(YOUR GOAL) Reproduce the listing below in its entirety. Change nothing.
[START OF INFORMATION SHOWN]
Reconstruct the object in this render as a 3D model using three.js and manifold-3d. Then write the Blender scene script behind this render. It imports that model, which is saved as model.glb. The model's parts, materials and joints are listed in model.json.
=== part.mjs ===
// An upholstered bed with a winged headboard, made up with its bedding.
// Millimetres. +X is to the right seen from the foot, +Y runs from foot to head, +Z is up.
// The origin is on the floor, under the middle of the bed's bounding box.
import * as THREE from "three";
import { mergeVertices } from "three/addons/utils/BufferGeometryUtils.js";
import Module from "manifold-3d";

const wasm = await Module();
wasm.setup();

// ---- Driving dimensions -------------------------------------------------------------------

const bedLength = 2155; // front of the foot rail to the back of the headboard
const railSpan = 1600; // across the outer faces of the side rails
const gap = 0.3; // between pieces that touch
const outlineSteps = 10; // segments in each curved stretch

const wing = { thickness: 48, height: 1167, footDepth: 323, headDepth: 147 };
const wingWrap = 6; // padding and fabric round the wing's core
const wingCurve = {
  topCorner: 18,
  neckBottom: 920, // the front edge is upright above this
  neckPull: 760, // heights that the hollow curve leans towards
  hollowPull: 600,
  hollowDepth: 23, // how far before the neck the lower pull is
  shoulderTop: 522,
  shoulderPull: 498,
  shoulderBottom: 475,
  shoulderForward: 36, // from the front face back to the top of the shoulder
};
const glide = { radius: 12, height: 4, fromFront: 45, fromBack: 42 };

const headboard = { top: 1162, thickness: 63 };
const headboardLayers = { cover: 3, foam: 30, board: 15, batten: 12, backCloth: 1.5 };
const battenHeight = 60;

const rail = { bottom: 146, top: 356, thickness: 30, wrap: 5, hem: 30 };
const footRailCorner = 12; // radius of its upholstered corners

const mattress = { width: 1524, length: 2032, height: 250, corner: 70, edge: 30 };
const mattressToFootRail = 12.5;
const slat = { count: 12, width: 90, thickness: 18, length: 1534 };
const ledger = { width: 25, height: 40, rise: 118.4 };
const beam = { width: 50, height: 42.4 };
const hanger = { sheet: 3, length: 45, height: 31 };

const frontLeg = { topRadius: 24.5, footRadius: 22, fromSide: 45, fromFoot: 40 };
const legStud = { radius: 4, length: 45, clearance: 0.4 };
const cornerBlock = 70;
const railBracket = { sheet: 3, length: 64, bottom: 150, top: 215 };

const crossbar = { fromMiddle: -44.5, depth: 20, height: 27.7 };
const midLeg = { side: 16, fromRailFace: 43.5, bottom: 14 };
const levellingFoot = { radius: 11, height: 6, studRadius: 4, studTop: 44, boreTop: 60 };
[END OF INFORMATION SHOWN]
(RESULT)
Reconstruct the object in this render as a 3D model using three.js and manifold-3d. Then write the Blender scene script behind this render. It imports that model, which is saved as model.glb. The model's parts, materials and joints are listed in model.json.
=== part.mjs ===
// An upholstered bed with a winged headboard, made up with its bedding.
// Millimetres. +X is to the right seen from the foot, +Y runs from foot to head, +Z is up.
// The origin is on the floor, under the middle of the bed's bounding box.
import * as THREE from "three";
import { mergeVertices } from "three/addons/utils/BufferGeometryUtils.js";
import Module from "manifold-3d";

const wasm = await Module();
wasm.setup();

// ---- Driving dimensions -------------------------------------------------------------------

const bedLength = 2155; // front of the foot rail to the back of the headboard
const railSpan = 1600; // across the outer faces of the side rails
const gap = 0.3; // between pieces that touch
const outlineSteps = 10; // segments in each curved stretch

const wing = { thickness: 48, height: 1167, footDepth: 323, headDepth: 147 };
const wingWrap = 6; // padding and fabric round the wing's core
const wingCurve = {
  topCorner: 18,
  neckBottom: 920, // the front edge is upright above this
  neckPull: 760, // heights that the hollow curve leans towards
  hollowPull: 600,
  hollowDepth: 23, // how far before the neck the lower pull is
  shoulderTop: 522,
  shoulderPull: 498,
  shoulderBottom: 475,
  shoulderForward: 36, // from the front face back to the top of the shoulder
};
const glide = { radius: 12, height: 4, fromFront: 45, fromBack: 42 };

const headboard = { top: 1162, thickness: 63 };
const headboardLayers = { cover: 3, foam: 30, board: 15, batten: 12, backCloth: 1.5 };
const battenHeight = 60;

const rail = { bottom: 146, top: 356, thickness: 30, wrap: 5, hem: 30 };
const footRailCorner = 12; // radius of its upholstered corners

const mattress = { width: 1524, length: 2032, height: 250, corner: 70, edge: 30 };
const mattressToFootRail = 12.5;
const slat = { count: 12, width: 90, thickness: 18, length: 1534 };
const ledger = { width: 25, height: 40, rise: 118.4 };
const beam = { width: 50, height: 42.4 };
const hanger = { sheet: 3, length: 45, height: 31 };

const frontLeg = { topRadius: 24.5, footRadius: 22, fromSide: 45, fromFoot: 40 };
const legStud = { radius: 4, length: 45, clearance: 0.4 };
const cornerBlock = 70;
const railBracket = { sheet: 3, length: 64, bottom: 150, top: 215 };

const crossbar = { fromMiddle: -44.5, depth: 20, height: 27.7 };
const midLeg = { side: 16, fromRailFace: 43.5, bottom: 14 };
const levellingFoot = { radius: 11, height: 6, studRadius: 4, studTop: 44, boreTop: 60 };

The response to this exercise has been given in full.